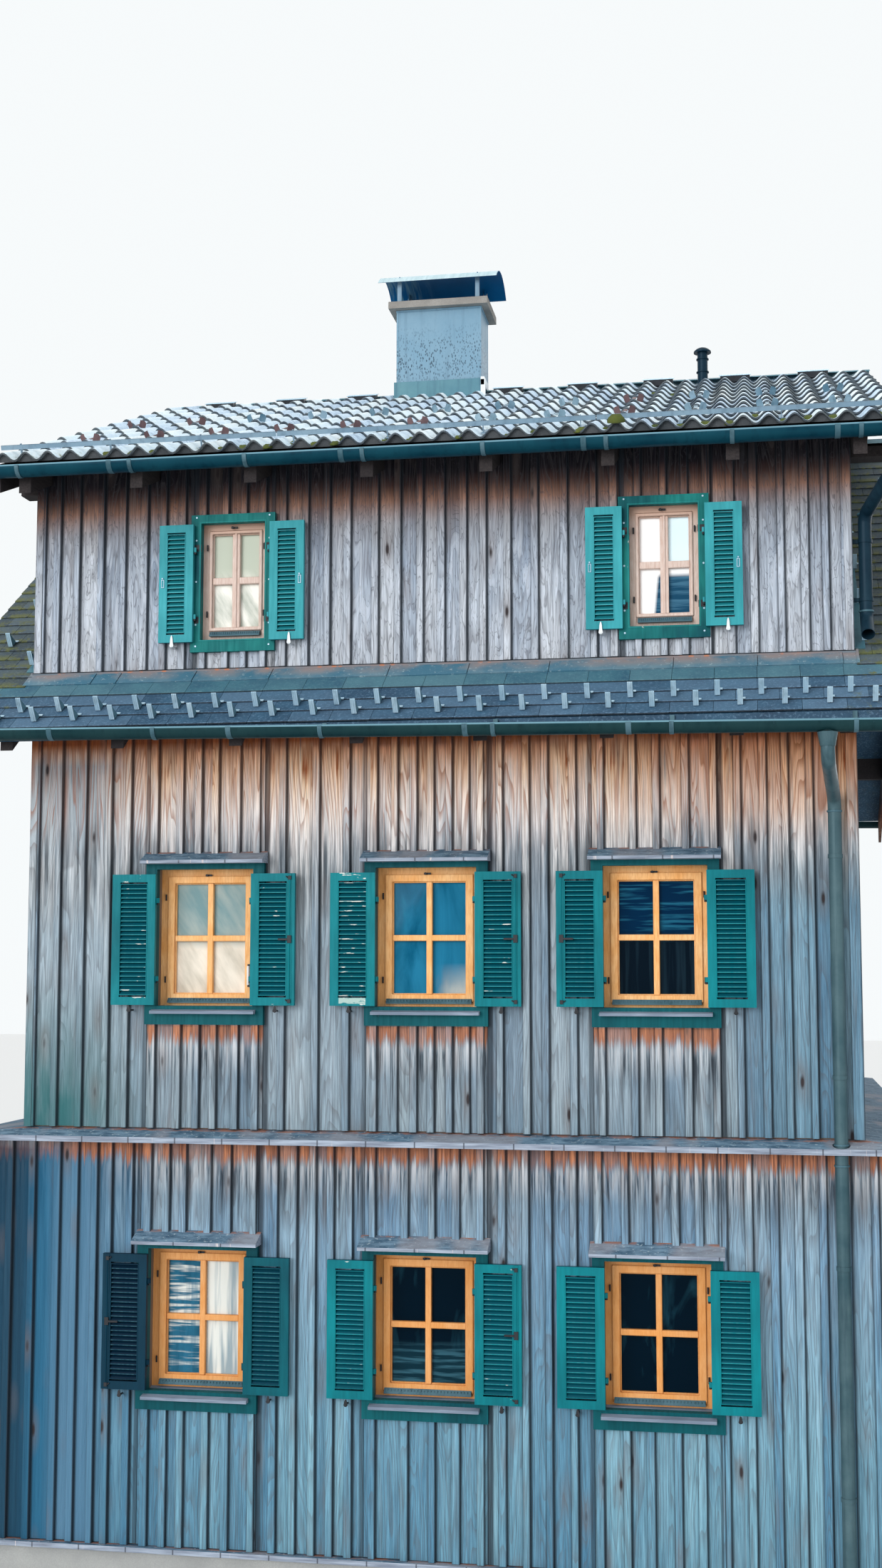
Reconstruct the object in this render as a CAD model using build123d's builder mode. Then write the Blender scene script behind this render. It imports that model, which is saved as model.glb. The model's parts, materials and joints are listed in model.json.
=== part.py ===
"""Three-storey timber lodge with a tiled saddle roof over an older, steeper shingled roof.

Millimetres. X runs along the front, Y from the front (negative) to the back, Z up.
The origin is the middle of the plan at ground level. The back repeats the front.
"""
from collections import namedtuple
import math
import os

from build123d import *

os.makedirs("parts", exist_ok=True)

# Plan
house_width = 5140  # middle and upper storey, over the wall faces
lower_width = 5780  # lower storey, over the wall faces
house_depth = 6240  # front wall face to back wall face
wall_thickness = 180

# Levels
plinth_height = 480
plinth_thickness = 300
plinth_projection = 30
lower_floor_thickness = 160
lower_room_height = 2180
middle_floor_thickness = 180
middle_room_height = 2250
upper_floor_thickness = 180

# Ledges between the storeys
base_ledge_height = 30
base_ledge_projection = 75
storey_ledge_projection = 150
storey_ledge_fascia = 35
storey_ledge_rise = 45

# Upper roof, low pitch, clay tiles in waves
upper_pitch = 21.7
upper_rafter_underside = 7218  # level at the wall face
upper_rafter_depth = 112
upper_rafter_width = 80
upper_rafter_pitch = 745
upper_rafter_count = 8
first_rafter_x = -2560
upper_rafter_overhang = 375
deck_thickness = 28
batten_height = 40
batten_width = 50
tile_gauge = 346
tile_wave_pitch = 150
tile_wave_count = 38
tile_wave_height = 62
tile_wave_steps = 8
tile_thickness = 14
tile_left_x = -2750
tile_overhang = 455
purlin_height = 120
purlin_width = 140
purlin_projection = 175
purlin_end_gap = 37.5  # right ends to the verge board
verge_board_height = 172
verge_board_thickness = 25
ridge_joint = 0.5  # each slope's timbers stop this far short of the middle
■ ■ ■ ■
--- Problem requirements ---
Emit the full listing verbatim.

--- Written answer ---
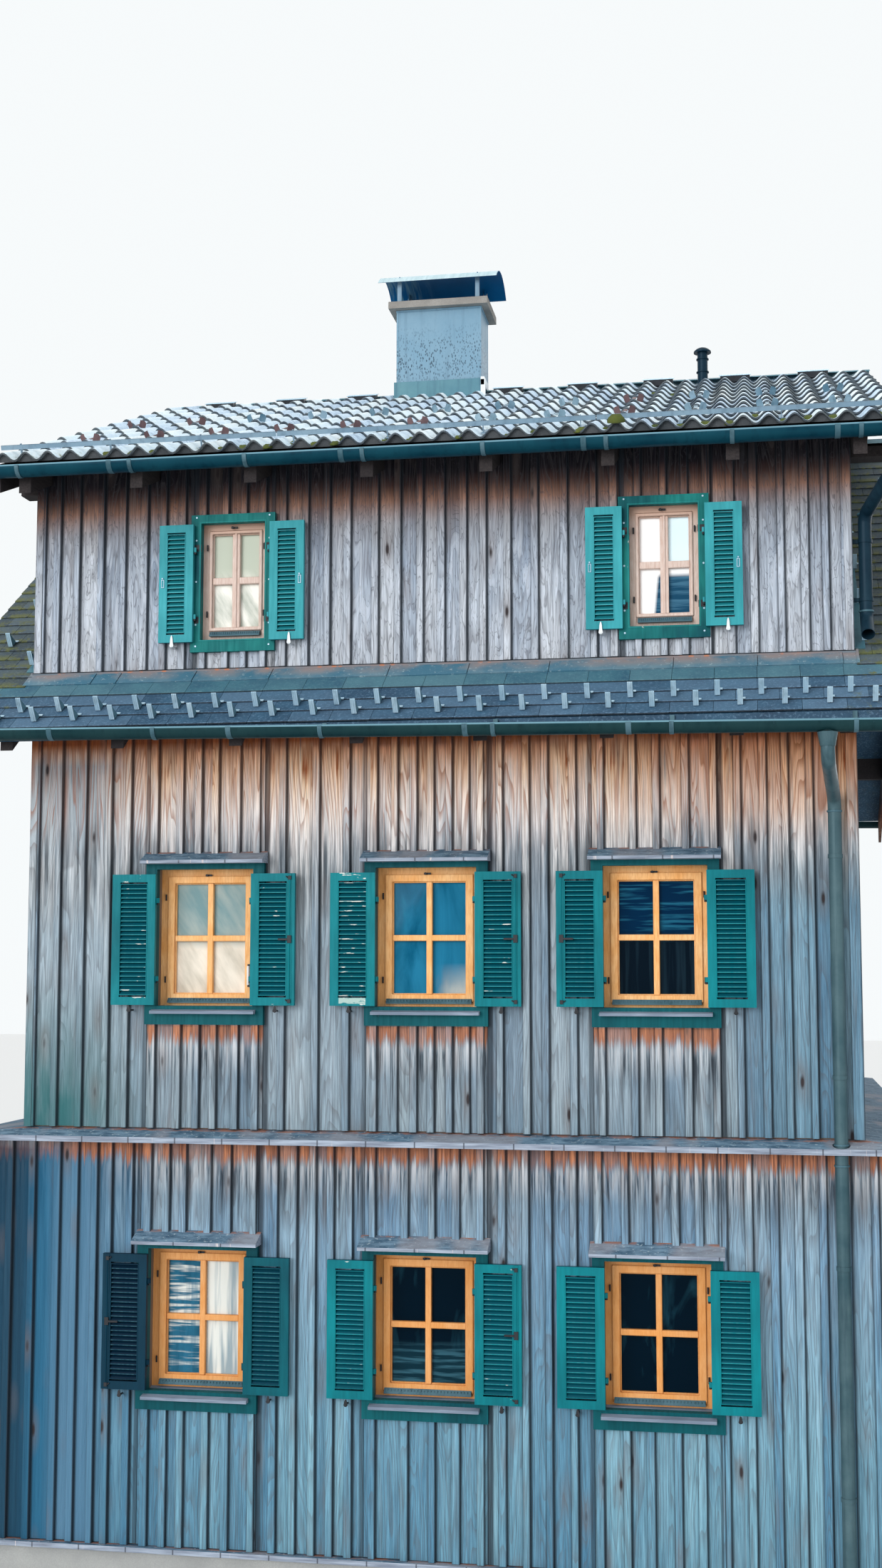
Reconstruct the object in this render as a CAD model using build123d's builder mode. Then write the Blender scene script behind this render. It imports that model, which is saved as model.glb. The model's parts, materials and joints are listed in model.json.
=== part.py ===
"""Three-storey timber lodge with a tiled saddle roof over an older, steeper shingled roof.

Millimetres. X runs along the front, Y from the front (negative) to the back, Z up.
The origin is the middle of the plan at ground level. The back repeats the front.
"""
from collections import namedtuple
import math
import os

from build123d import *

os.makedirs("parts", exist_ok=True)

# Plan
house_width = 5140  # middle and upper storey, over the wall faces
lower_width = 5780  # lower storey, over the wall faces
house_depth = 6240  # front wall face to back wall face
wall_thickness = 180

# Levels
plinth_height = 480
plinth_thickness = 300
plinth_projection = 30
lower_floor_thickness = 160
lower_room_height = 2180
middle_floor_thickness = 180
middle_room_height = 2250
upper_floor_thickness = 180

# Ledges between the storeys
base_ledge_height = 30
base_ledge_projection = 75
storey_ledge_projection = 150
storey_ledge_fascia = 35
storey_ledge_rise = 45

# Upper roof, low pitch, clay tiles in waves
upper_pitch = 21.7
upper_rafter_underside = 7218  # level at the wall face
upper_rafter_depth = 112
upper_rafter_width = 80
upper_rafter_pitch = 745
upper_rafter_count = 8
first_rafter_x = -2560
upper_rafter_overhang = 375
deck_thickness = 28
batten_height = 40
batten_width = 50
tile_gauge = 346
tile_wave_pitch = 150
tile_wave_count = 38
tile_wave_height = 62
tile_wave_steps = 8
tile_thickness = 14
tile_left_x = -2750
tile_overhang = 455
purlin_height = 120
purlin_width = 140
purlin_projection = 175
purlin_end_gap = 37.5  # right ends to the verge board
verge_board_height = 172
verge_board_thickness = 25
ridge_joint = 0.5  # each slope's timbers stop this far short of the middle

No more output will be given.